--- BEGIN Records shown ---
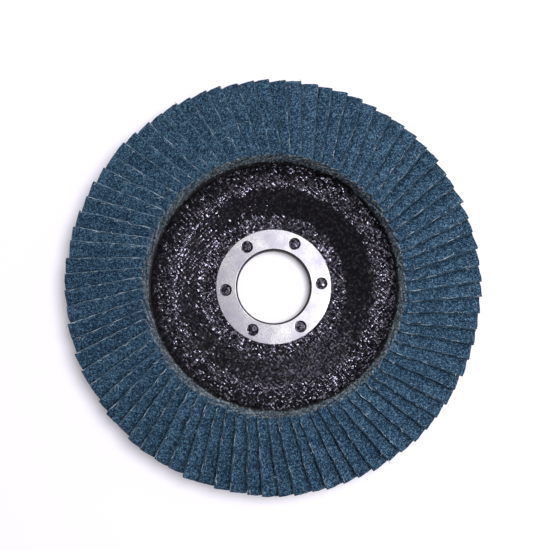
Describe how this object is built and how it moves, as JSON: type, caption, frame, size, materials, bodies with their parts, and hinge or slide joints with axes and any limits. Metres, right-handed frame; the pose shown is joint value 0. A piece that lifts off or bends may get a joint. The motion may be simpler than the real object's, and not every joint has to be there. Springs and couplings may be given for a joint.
{
  "type": "flap disc",
  "caption": "Round flap disc for an angle grinder: overlapping blue abrasive cloth flaps on a black dished backing plate with a steel arbor ring.",
  "frame": {"origin": "centre of the bore in the plane of the hub's back face, on which the disc rests", "axes": "+Z along the bore axis towards the abrasive side; +X and +Y are the right and upper directions of a view onto the abrasive side"},
  "size_m": [0.125, 0.125, 0.015],
  "materials": {
    "abrasive_cloth": "coarse blue abrasive grain on woven cloth, matte",
    "black_laminate": "black resin over woven glass mesh, glossy and uneven",
    "adhesive": "hardened dark resin, dull",
    "ring_steel": "satin pressed steel, lightly smudged"
  },
  "bodies": {
    "root": {"arbor_ring": "ring_steel", "backing_plate": "black_laminate", "adhesive_bed": "adhesive", "flap_pair_01": "abrasive_cloth", "flap_pair_02": "abrasive_cloth", "flap_pair_03": "abrasive_cloth", "flap_pair_04": "abrasive_cloth", "flap_pair_05": "abrasive_cloth", "flap_pair_06": "abrasive_cloth", "flap_pair_07": "abrasive_cloth", "flap_pair_08": "abrasive_cloth", "flap_pair_09": "abrasive_cloth", "flap_pair_10": "abrasive_cloth", "flap_pair_11": "abrasive_cloth", "flap_pair_12": "abrasive_cloth", "flap_pair_13": "abrasive_cloth", "flap_pair_14": "abrasive_cloth", "flap_pair_15": "abrasive_cloth", "flap_pair_16": "abrasive_cloth", "flap_pair_17": "abrasive_cloth", "flap_pair_18": "abrasive_cloth", "flap_pair_19": "abrasive_cloth", "flap_pair_20": "abrasive_cloth", "flap_pair_21": "abrasive_cloth", "flap_pair_22": "abrasive_cloth", "flap_pair_23": "abrasive_cloth", "flap_pair_24": "abrasive_cloth", "flap_pair_25": "abrasive_cloth", "flap_pair_26": "abrasive_cloth", "flap_pair_27": "abrasive_cloth", "flap_pair_28": "abrasive_cloth", "flap_pair_29": "abrasive_cloth", "flap_pair_30": "abrasive_cloth", "flap_pair_31": "abrasive_cloth", "flap_pair_32": "abrasive_cloth", "flap_pair_33": "abrasive_cloth", "flap_pair_34": "abrasive_cloth", "flap_pair_35": "abrasive_cloth", "flap_pair_36": "abrasive_cloth", "flap_pair_37": "abrasive_cloth", "flap_pair_38": "abrasive_cloth", "flap_pair_39": "abrasive_cloth", "flap_pair_40": "abrasive_cloth"}
  },
  "joints": []
}
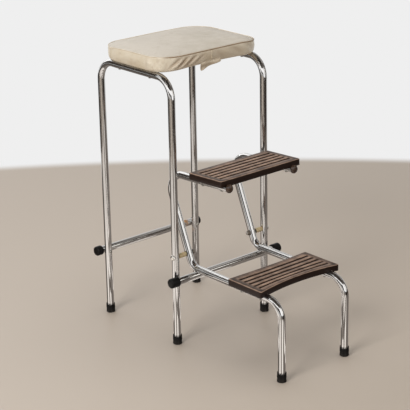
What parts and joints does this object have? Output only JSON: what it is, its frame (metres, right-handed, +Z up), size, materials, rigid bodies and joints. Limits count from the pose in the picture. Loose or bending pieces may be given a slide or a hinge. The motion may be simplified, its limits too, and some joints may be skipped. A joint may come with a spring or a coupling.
{
  "type": "folding step stool chair",
  "caption": "Folding step stool chair: bent-tube frame with a padded vinyl seat and a swing-out step unit with ribbed treads.",
  "frame": {"origin": "on the floor, under the middle of the stool's overall length and width with the steps swung out", "axes": "+Z up, -Y the front where the steps come out, +X to the right seen from the front"},
  "size_m": [0.376, 0.6662, 0.7578],
  "materials": {
    "chrome_tube": "bright plated, lightly worn",
    "black_rubber": "matte, dusty",
    "zinc_steel": "dull zinc",
    "dark_fixings": "blackened",
    "plywood": "raw",
    "cream_vinyl": "satin, creased",
    "cream_sleeve": "satin, yellowed",
    "brown_plastic": "satin, scuffed"
  },
  "bodies": {
    "frame": {"left_side_frame": "chrome_tube", "right_side_frame": "chrome_tube", "front_cross_rail": "chrome_tube", "rear_cross_rail": "chrome_tube", "front_rail_cap_left": "black_rubber", "front_ferrule_left": "black_rubber", "front_rail_cap_right": "black_rubber", "front_ferrule_right": "black_rubber", "rear_rail_cap_left": "black_rubber", "rear_ferrule_left": "black_rubber", "rear_rail_cap_right": "black_rubber", "rear_ferrule_right": "black_rubber", "rail_screws": "zinc_steel", "rail_nuts": "zinc_steel", "seat_board": "plywood", "seat_cushion": "cream_vinyl", "seat_screws": "zinc_steel", "pivot_bolt_left": "zinc_steel", "pivot_spacer_left": "cream_sleeve", "pivot_washers_left": "dark_fixings", "pivot_nut_left": "dark_fixings", "pivot_bolt_right": "zinc_steel", "pivot_spacer_right": "cream_sleeve", "pivot_washers_right": "dark_fixings", "pivot_nut_right": "dark_fixings"},
    "step_unit": {"step_tube_left": "chrome_tube", "step_tube_cap_left": "brown_plastic", "step_ferrule_left": "black_rubber", "step_tube_right": "chrome_tube", "step_tube_cap_right": "brown_plastic", "step_ferrule_right": "black_rubber", "upper_tread": "brown_plastic", "lower_tread": "brown_plastic", "upper_tread_screws": "zinc_steel", "lower_tread_screws": "zinc_steel"}
  },
  "joints": [
    {"name": "step_unit_fold", "type": "hinge", "parent": "frame", "child": "step_unit", "pos_m": [0, 0.02032, 0.238], "axis": [-1, 0, 0], "range_deg": [0, 157]}
  ]
}
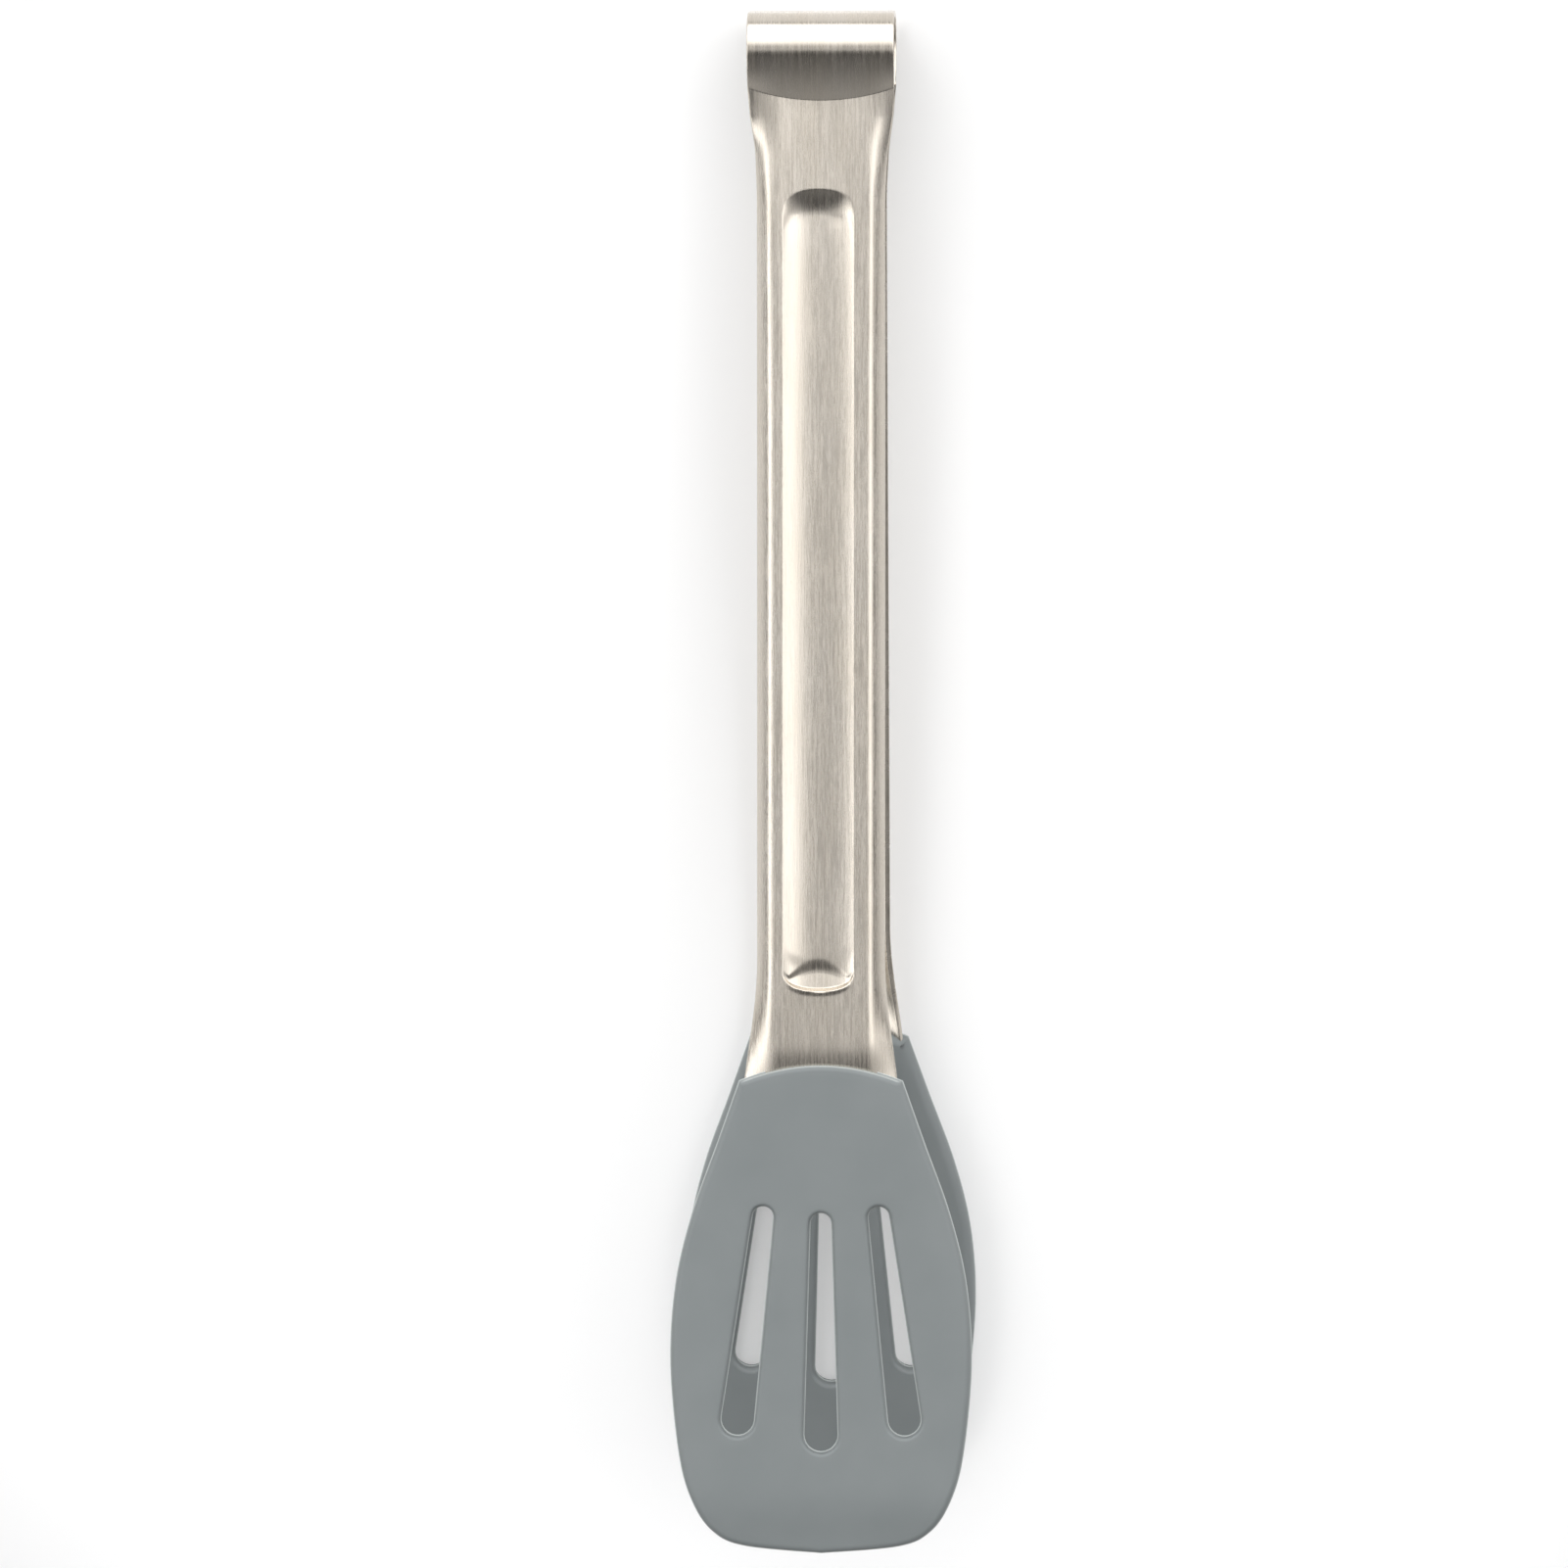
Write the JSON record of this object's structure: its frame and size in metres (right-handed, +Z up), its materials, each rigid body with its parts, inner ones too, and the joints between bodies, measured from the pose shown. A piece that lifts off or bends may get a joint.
--- END Records shown ---
Exercise prompt:
Please repeat the listing exactly, with nothing left out.

Result of this task:
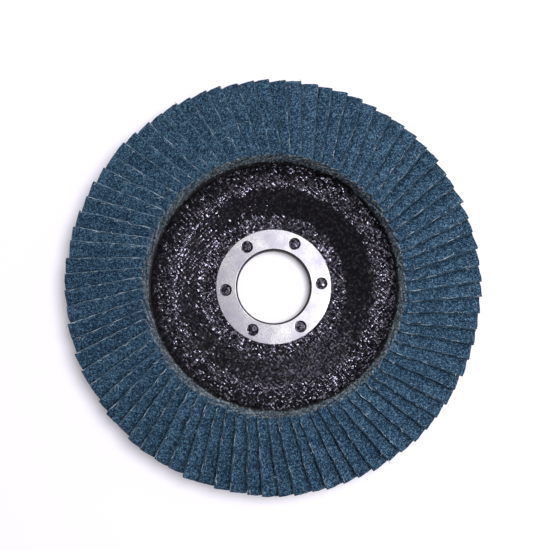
Describe how this object is built and how it moves, as JSON: type, caption, frame, size, materials, bodies with their parts, and hinge or slide joints with axes and any limits. Metres, right-handed frame; the pose shown is joint value 0. A piece that lifts off or bends may get a joint. The motion may be simpler than the real object's, and not every joint has to be there. Springs and couplings may be given for a joint.
{
  "type": "flap disc",
  "caption": "Round flap disc for an angle grinder: overlapping blue abrasive cloth flaps on a black dished backing plate with a steel arbor ring.",
  "frame": {"origin": "centre of the bore in the plane of the hub's back face, on which the disc rests", "axes": "+Z along the bore axis towards the abrasive side; +X and +Y are the right and upper directions of a view onto the abrasive side"},
  "size_m": [0.125, 0.125, 0.015],
  "materials": {
    "abrasive_cloth": "coarse blue abrasive grain on woven cloth, matte",
    "black_laminate": "black resin over woven glass mesh, glossy and uneven",
    "adhesive": "hardened dark resin, dull",
    "ring_steel": "satin pressed steel, lightly smudged"
  },
  "bodies": {
    "root": {"arbor_ring": "ring_steel", "backing_plate": "black_laminate", "adhesive_bed": "adhesive", "flap_pair_01": "abrasive_cloth", "flap_pair_02": "abrasive_cloth", "flap_pair_03": "abrasive_cloth", "flap_pair_04": "abrasive_cloth", "flap_pair_05": "abrasive_cloth", "flap_pair_06": "abrasive_cloth", "flap_pair_07": "abrasive_cloth", "flap_pair_08": "abrasive_cloth", "flap_pair_09": "abrasive_cloth", "flap_pair_10": "abrasive_cloth", "flap_pair_11": "abrasive_cloth", "flap_pair_12": "abrasive_cloth", "flap_pair_13": "abrasive_cloth", "flap_pair_14": "abrasive_cloth", "flap_pair_15": "abrasive_cloth", "flap_pair_16": "abrasive_cloth", "flap_pair_17": "abrasive_cloth", "flap_pair_18": "abrasive_cloth", "flap_pair_19": "abrasive_cloth", "flap_pair_20": "abrasive_cloth", "flap_pair_21": "abrasive_cloth", "flap_pair_22": "abrasive_cloth", "flap_pair_23": "abrasive_cloth", "flap_pair_24": "abrasive_cloth", "flap_pair_25": "abrasive_cloth", "flap_pair_26": "abrasive_cloth", "flap_pair_27": "abrasive_cloth", "flap_pair_28": "abrasive_cloth", "flap_pair_29": "abrasive_cloth", "flap_pair_30": "abrasive_cloth", "flap_pair_31": "abrasive_cloth", "flap_pair_32": "abrasive_cloth", "flap_pair_33": "abrasive_cloth", "flap_pair_34": "abrasive_cloth", "flap_pair_35": "abrasive_cloth", "flap_pair_36": "abrasive_cloth", "flap_pair_37": "abrasive_cloth", "flap_pair_38": "abrasive_cloth", "flap_pair_39": "abrasive_cloth", "flap_pair_40": "abrasive_cloth"}
  },
  "joints": []
}
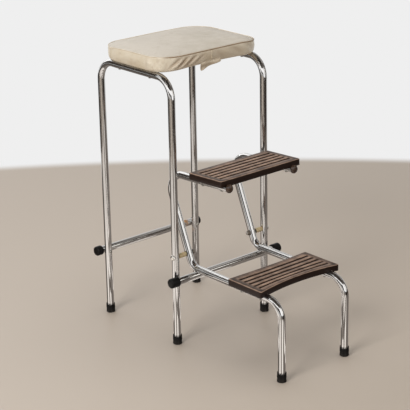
What parts and joints does this object have? Output only JSON: what it is, its frame (metres, right-handed, +Z up), size, materials, rigid bodies and joints. Limits count from the pose in the picture. Loose or bending pieces may be given a slide or a hinge. The motion may be simplified, its limits too, and some joints may be skipped. A joint may come with a spring or a coupling.
{
  "type": "folding step stool chair",
  "caption": "Folding step stool chair: bent-tube frame with a padded vinyl seat and a swing-out step unit with ribbed treads.",
  "frame": {"origin": "on the floor, under the middle of the stool's overall length and width with the steps swung out", "axes": "+Z up, -Y the front where the steps come out, +X to the right seen from the front"},
  "size_m": [0.376, 0.6662, 0.7578],
  "materials": {
    "chrome_tube": "bright plated, lightly worn",
    "black_rubber": "matte, dusty",
    "zinc_steel": "dull zinc",
    "dark_fixings": "blackened",
    "plywood": "raw",
    "cream_vinyl": "satin, creased",
    "cream_sleeve": "satin, yellowed",
    "brown_plastic": "satin, scuffed"
  },
  "bodies": {
    "frame": {"left_side_frame": "chrome_tube", "right_side_frame": "chrome_tube", "front_cross_rail": "chrome_tube", "rear_cross_rail": "chrome_tube", "front_rail_cap_left": "black_rubber", "front_ferrule_left": "black_rubber", "front_rail_cap_right": "black_rubber", "front_ferrule_right": "black_rubber", "rear_rail_cap_left": "black_rubber", "rear_ferrule_left": "black_rubber", "rear_rail_cap_right": "black_rubber", "rear_ferrule_right": "black_rubber", "rail_screws": "zinc_steel", "rail_nuts": "zinc_steel", "seat_board": "plywood", "seat_cushion": "cream_vinyl", "seat_screws": "zinc_steel", "pivot_bolt_left": "zinc_steel", "pivot_spacer_left": "cream_sleeve", "pivot_washers_left": "dark_fixings", "pivot_nut_left": "dark_fixings", "pivot_bolt_right": "zinc_steel", "pivot_spacer_right": "cream_sleeve", "pivot_washers_right": "dark_fixings", "pivot_nut_right": "dark_fixings"},
    "step_unit": {"step_tube_left": "chrome_tube", "step_tube_cap_left": "brown_plastic", "step_ferrule_left": "black_rubber", "step_tube_right": "chrome_tube", "step_tube_cap_right": "brown_plastic", "step_ferrule_right": "black_rubber", "upper_tread": "brown_plastic", "lower_tread": "brown_plastic", "upper_tread_screws": "zinc_steel", "lower_tread_screws": "zinc_steel"}
  },
  "joints": [
    {"name": "step_unit_fold", "type": "hinge", "parent": "frame", "child": "step_unit", "pos_m": [0, 0.02032, 0.238], "axis": [-1, 0, 0], "range_deg": [0, 157]}
  ]
}
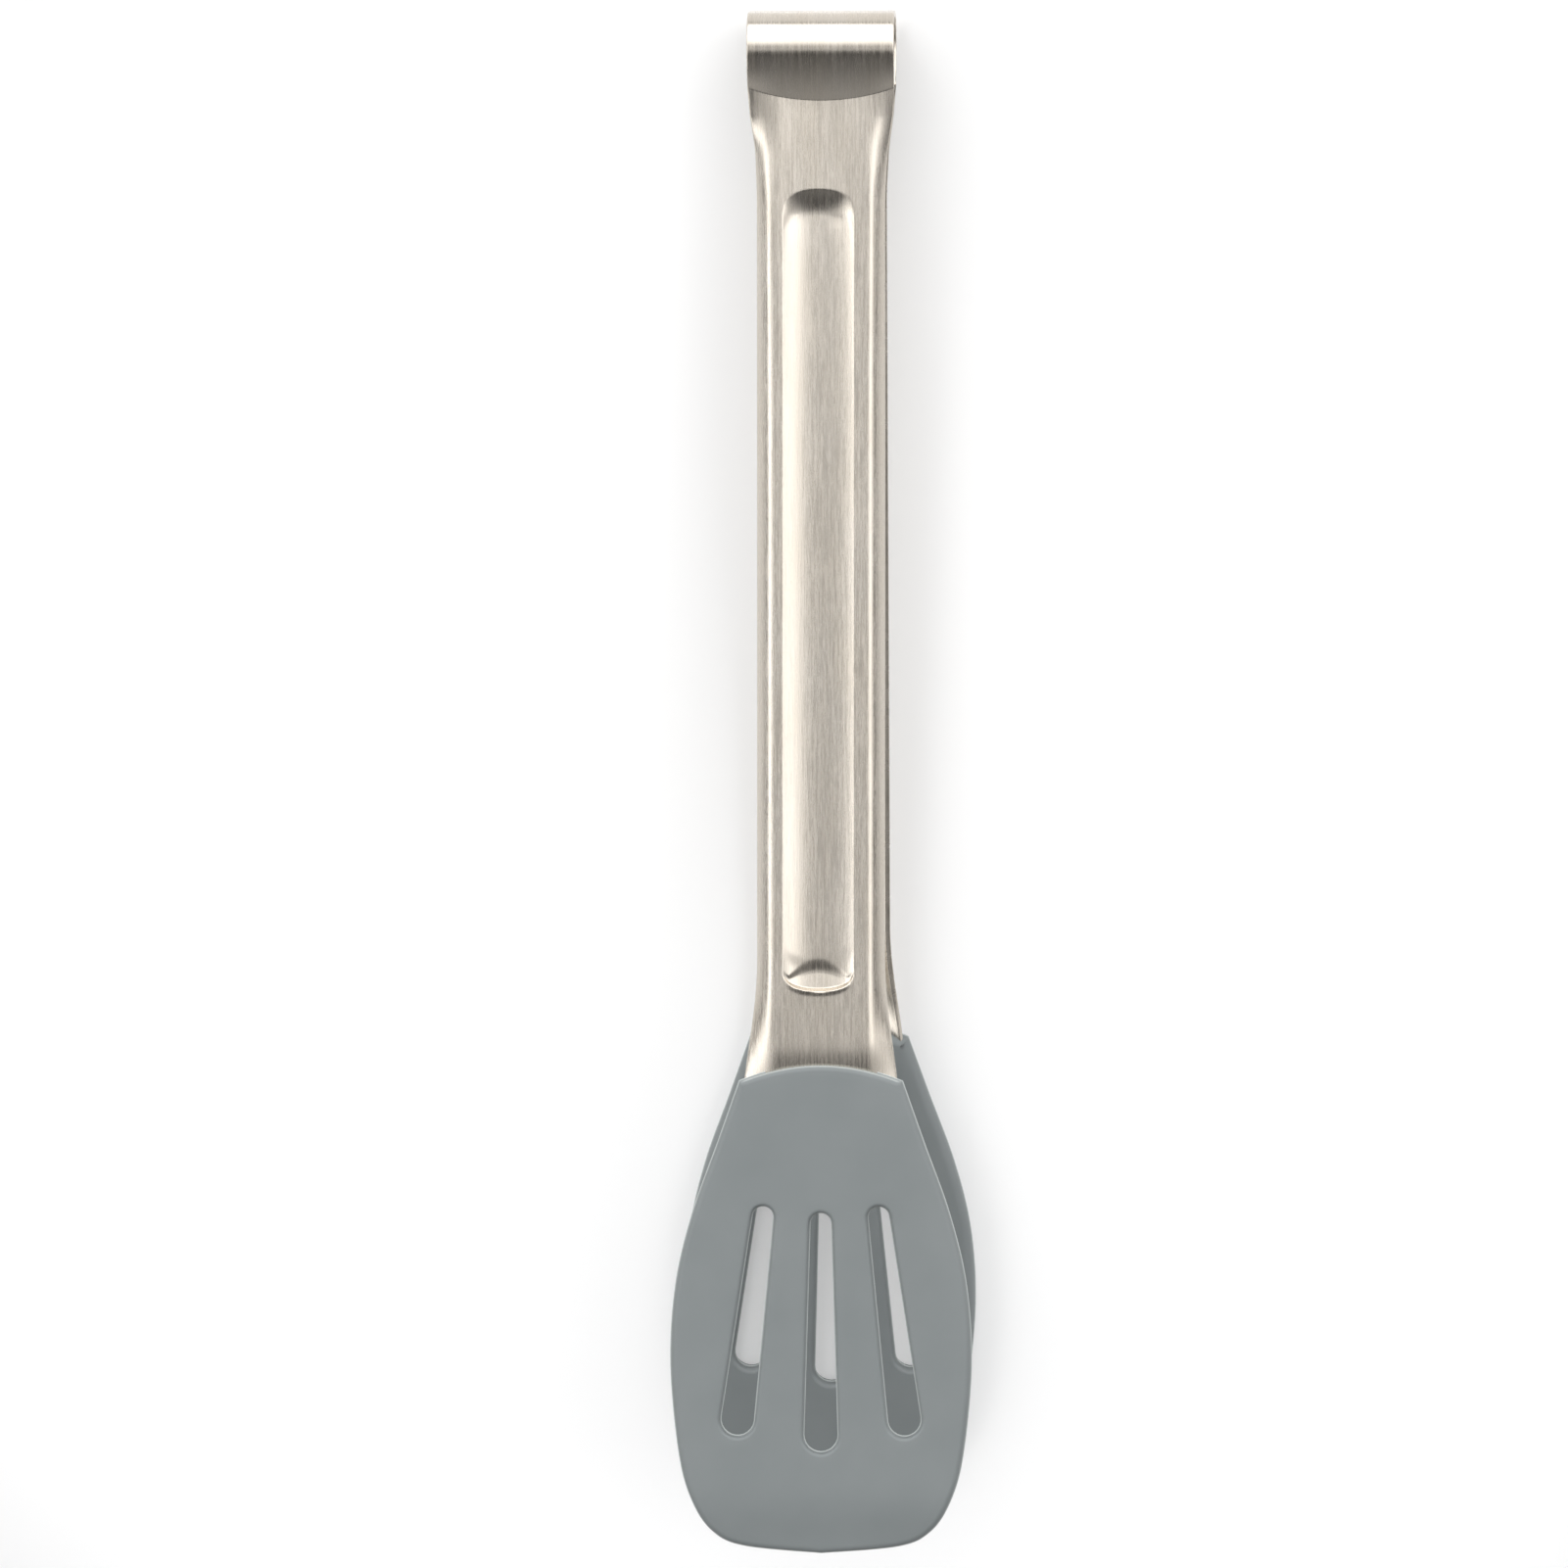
Write the JSON record of this object's structure: its frame and size in metres (right-handed, +Z up), its materials, each rigid body with its parts, inner ones too, and the joints between bodies, measured from the pose shown. A piece that lifts off or bends may get a joint.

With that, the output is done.